Six of the eight locks on the Illinois Waterway system are scheduled to undergo major infrastructure repairs, in order to sustain a navigable connection between Lake Michigan and the Mississippi River, just north of St. Louis, Missouri. Through cooperation with the navigation industry and Illinois Waterway system stakeholders, the U.S. Army Corps of Engineers Rock Island District has developed plans for the simultaneous closure of multiple locks that will provide time for much needed critical repairs and maintenance, while reducing impacts to navigation. Impacts can further be reduced if barge lines, shippers and business owners along the waterway leverage the key learnings from the limited closures starting this September and make advance plans for the longer closures coming.
Nearly 30 million tons of commodities a year move through the southernmost and busiest lock on the Illinois River - the LaGrange Lock and Dam in Versailles, Illinois. That is the federal facility in most urgent need for major rehabilitation and repair, as well as the primary driver for the whole coordinated closure that prompted the improvements over all six locks that will be closed for 90 to 120 days between July 2020 and October 2020. During the scheduled closures, no vessels will be able to pass through the affected locks. An exception to this restriction could occur at the LaGrange and Peoria Locks if water levels become high enough that the wicket portions of the dams could be lowered for open-pass. This would allow vessels to pass over the wicket dam without using the lock.
“While the bulk of the work will not get underway until summer 2020, it’s vital that industry members are aware of the plans, the timing and any steps they need to take in advance of the closures to help minimize the disruption to their operations or, to potentially be a part of the solution,” said Mary Lamie, Executive Vice President of Multi Modal Enterprises at Bi-State Development, which is working to raise awareness about the lock closures through its St. Louis Regional Freightway enterprise. “Shippers already route freight to the St. Louis region where the exceptional freight network means they benefit from lower distribution and logistics expenses and shorter travel times. We should have the capacity to take on more and be a part of the solution for those who will be impacted, if the planning starts early.”
Mike Toohey, President and CEO of Waterways Council, Inc., said what actually will happen to commodity movements during the closure is the great unknown.
“Plan, be flexible and be ready,” Toohey said.
The companies, farmers and manufacturers who need to move raw materials and freight during this period need to make arrangements now because, based on their plans, the rest of the freight industry may need to adapt. Given that a standard barge tow carries the equivalent of 1,070 truckloads or 216 railcars, questions arise as to where the trucks and the drivers will come from and whether there will there be enough railcars. Early planning by the companies that will need those trucks or rail cars is essential. Alternatively, there is a fear that nothing will move during the shutdown periods, by any mode. The economics of shifting cargo flows to alternative modes may not enable goods to be transported cost competitively, as transfer and storage capabilities could be challenged to provide the market needs in both the geographies of supply and demand.
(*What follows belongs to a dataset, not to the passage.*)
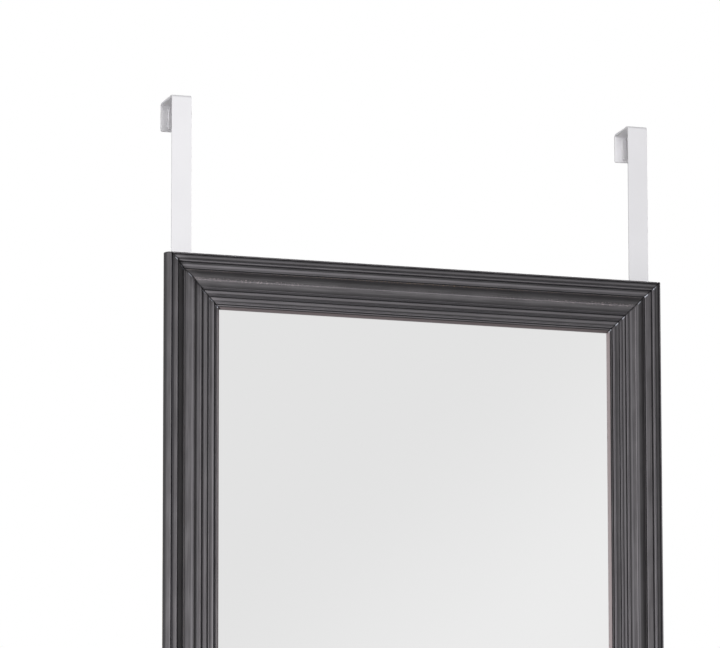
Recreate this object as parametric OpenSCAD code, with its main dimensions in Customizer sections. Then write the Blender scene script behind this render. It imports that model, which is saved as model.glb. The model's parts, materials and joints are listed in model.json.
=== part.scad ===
// Over-the-door mirror. A mitred frame of fluted moulding holds a tall plain mirror, and two flat
// steel hangers screwed to the back of its upper corners hook over the top edge of a door.
// Millimetres, +Z up. The mirror faces -Y and the door stands on the +Y side. The origin is on
// the door's top front edge, midway between the hangers.

/* [Frame] */
// Overall width across the back of the frame
frame_w = 508; // [380:1:640]
// Overall height of the frame
frame_h = 1372; // [900:1:1700]
// Drop from the top edge of the door to the top of the frame
hang_drop = 158; // [60:1:240]

/* [Moulding: outer part] */
// Thickness of the moulding, from its back to its highest arris
mould_d = 20; // [19.5:0.1:28]
// How far the outer side leans in on its way to the front
side_lean = 2.3; // [0.5:0.1:5]
// Height of the square foot at the back of the outer side
side_foot = 1.5; // [0.5:0.1:4]
// Bulge of the outer side above a straight line
side_bulge = 0.5; // [0.1:0.1:0.6]
// Width of the narrow flat at the front of the outer side
edge_w = 0.6; // [0.3:0.1:2]
// Fall of that flat below the highest arris
edge_fall = 0.6; // [0:0.1:1.5]
// Width of the V groove beside it
vee_w = 1.6; // [1:0.1:3]
// Depth of the V groove
vee_d = 1.9; // [0.5:0.1:2.5]
// Width of the rim hollow
rim_w = 4.3; // [2:0.1:8]
// Fall at the outer edge of the rim hollow
rim_fall = 0.9; // [0.5:0.1:2]
// Width of the ovolo that steps down from the rim
ovolo_w = 4.7; // [3:0.1:9]
// Fall at the outer edge of the ovolo
ovolo_fall = 4; // [2.5:0.1:5]
// Bulge of the ovolo
ovolo_bulge = 0.6; // [0.3:0.1:1.2]

/* [Moulding: middle and inner part] */
// Width of the sunk valley in front of the broad round
valley_w = 2.3; // [1:0.1:4]
// Radius of the broad round
round_r = 10.6; // [9:0.1:16]
// Fall of its crest below the highest arris
round_fall = 4.2; // [3:0.1:5]
// Width of the round on the outer side of its crest
round_outer_w = 6.9; // [5:0.1:8]
// Width of the round on the inner side of its crest
round_inner_w = 2; // [0.5:0.1:3]
// Width of the cove
cove_w = 7.4; // [4:0.1:10]
// Fall at the inner arris of the cove
cove_fall = 6.4; // [5.2:0.1:7]
// Hollow of the cove below a straight line
cove_hollow = 1.6; // [0.4:0.1:1.8]
// Width of the outer flute
flute_a_w = 3.8; // [2:0.1:6]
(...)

Marty Hettel, Vice President Government Affairs at American Commercial Barge Lines (ACBL), and past Chairman of the Inland Waterway User Board, says closures of 90 to 120 days for maintenance are common on other waterways in the winter, so the industry is used to closures and works around them. The challenge, he notes, is that such closures on the Illinois Waterway are unprecedented, so the industry does not yet know what the workarounds will be.
Each year, more than 10 million tons of corn and soybeans transit through the LaGrange Lock bound for export. Other non-agriculture products being moved through the Illinois Waterway system locks range from chemicals and petroleum products to raw materials for steel mills and related outbound product, ethanol, cement and styrene.
Hettel said he believes some shippers will accelerate shipment timetables and move their commodities by barge in advance of the longer closures, or simply wait until after the closure to move them, but those timing shifts will require planning. The industry will need enough barges on hand to store and load up in advance so they can be staged above the closure to carry them through and meet demand. Finished product can be loaded on emptied barges and take advantage of “floating storage” until it can be moved. Some critical commodities, such as ethanol, will have to move by truck or rail to points outside the locks since it can’t be stored or put in a pipeline. He adds that some of the agriculture product may go on unit trains to St. Louis to ship down the Mississippi River for export or go to terminals below the LaGrange Lock, but much will depend on the price for agriculture commodities. Liquid chemical shippers may be most impacted, as those products cannot sit as long in a barge. While some will look to rail or truck options to keep their plants going during the closure, others may schedule their own plant maintenance during the same timeframe. Hettel anticipates that in advance of the closure, there will be an increase in production at the cement companies in Missouri that ship to Chicago. But he said he is confident the freight system has the capacity.
“Certainly, we have the capacity on the river. I’m not as familiar with rail,” said Hettel. “The key message is it’s better to plan for a closure than to deal with an unexpected outage. It gives flexibility to the folks in the St. Louis area to possibly take tonnage that would have moved by barge and accept it at their facilities and potentially ship it by rail instead.”
Scott Sigman, Transport and Export Infrastructure Lead for the Illinois Soybean Association, says an average of 16 million tons of soybeans move though the locks annually. He said there are 64 terminals all around the State of Illinois that handle soybeans, and 19 of those are on the Illinois River. But there are potential alternative routings. There are 40 shuttle rail facilities in the state, moving west, east and south toward New Orleans. He also points out the containerization option that currently moves about 10 percent of the soybeans by rail to coastal ports, noting it is a great alternative for accessing international markets which do not want to buy as much in bulk.
“Leveraging the flexibility of different directions and the wide range of modes available, soybean farmers have some options,” Sigman said. “Some have storage. Some can store everything for a year, but many will have to take their commodities somewhere. The facilities south of LaGrange and in the St. Louis region will be busier than a one-armed paper hanger. They will be a priority destination, but they’ll be able to manage that through the pricing mechanism.”
Because of the sheer volume, Sigman anticipates a surge in advance of the closure and likely backfilling the elevators slowly and using them as storage, then another smaller surge after the system is reopened. He said he believes the upcoming 15-day closure will be a key learning experience to see how the freight system and the industry responds.